中世には「平家琵琶」がおこる。この平家琵琶の音楽のことを「平曲」ともいう。器楽的な古代琵琶に対し、中世には仏教思想が民衆の心の中に入ってきて、そういう物語を琵琶の伴奏で語るという音楽のスタイルができあがってきた。やがて、仏教思想ばかりでなく、「平家物語」のようなものを民衆に語って聞かせる、語りもの音楽として発展してくる。
平家琵琶で現在残っているのは、大きな流派だった波多野流と前田流の二つの流派のうち、前田流だけ。
平安時代頃に、インドから九州に来ていたと想像されている盲僧琵琶は、お経の伴奏として用いられていたが、盲法師が諸国を巡って歩き、人々に仏の徳や物語を聞かせるようになり発達してきた。
盲僧琵琶の伝統から、近代琵琶として江戸時代初期に薩摩琵琶がおこり、明治以降には筑前琵琶、薩摩琵琶から出てきた「錦心流琵琶」、更に錦心流琵琶から出た「錦琵琶」が出てきた。

音楽的特徴

雅楽琵琶(楽琵琶)は、棹についている柱のところを指で押さえ、旋律的な演奏ではなくリズム的な使い方に特徴があり、雅楽に特有の和音を鳴らす機能を持つ。

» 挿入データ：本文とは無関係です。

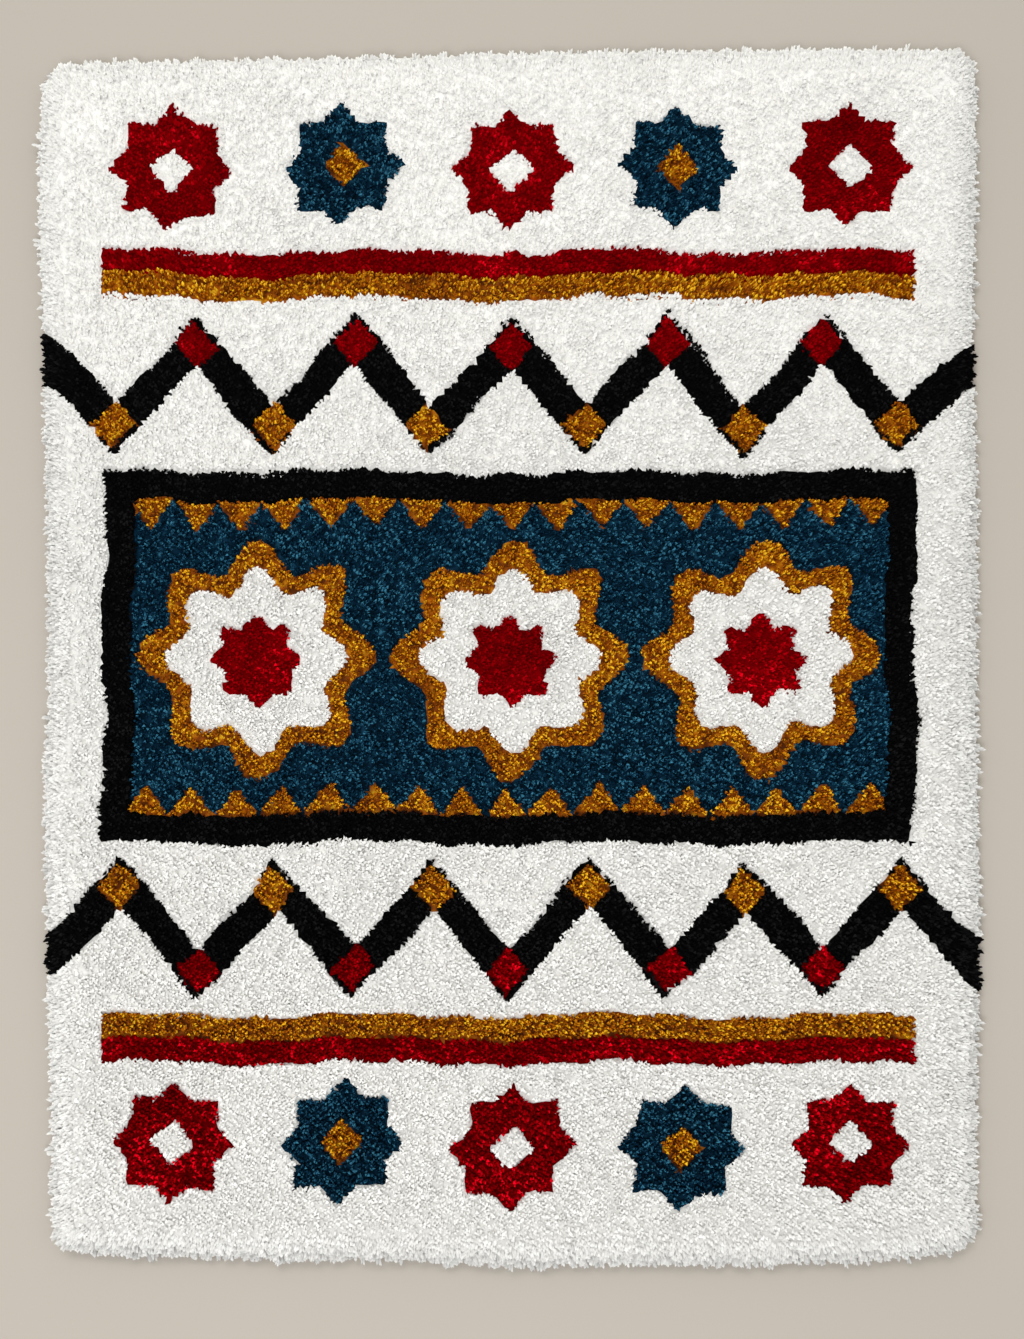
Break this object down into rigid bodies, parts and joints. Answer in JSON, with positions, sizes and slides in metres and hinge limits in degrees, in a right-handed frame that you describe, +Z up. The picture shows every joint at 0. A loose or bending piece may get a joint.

平家琵琶では、普通の日本音楽からは出てこないような音程(三和音ふうなもの)とか、西洋音楽風の協和音だとかも盛んに使われる。
平家琵琶ではじめて語りもの音楽のスタイルが出てくるが、琵琶と語りかける言葉の旋律との関係が、後世の三味線音楽のように表裏一体となっているのではなく、独奏曲のように演奏するところと、語って聞かせる部分が分かれている。
近代琵琶と呼ばれる薩摩琵琶、筑前琵琶、錦心流琵琶、錦琵琶は、左手で柱と柱の間のところを押さえ、音の装飾性が高められてきた。
江戸初期に盲僧琵琶から生まれた薩摩琵琶は、殿様の個人的な趣味が反映して武士階級の音楽になったと言われ、旋律的な動きよりは、たくましい表情、武士的な表現があり、旋律も合戦の場面を表すような激しいものであり、語りかけるところは、後世の詩吟なんかとよく似たうたい方がある。
明治に筑前盲僧から出た筑前琵琶は、三味線音楽の伝統が大きな影響を与えており、平曲や薩摩琵琶に比べ、語りものとはいいながらうたうメロディは旋律的になり、歌と琵琶の関係が密接。
薩摩琵琶から発達した錦心流は、もっと庶民的な感覚になり、錦琵琶になると女性的で繊細な表現になってくる。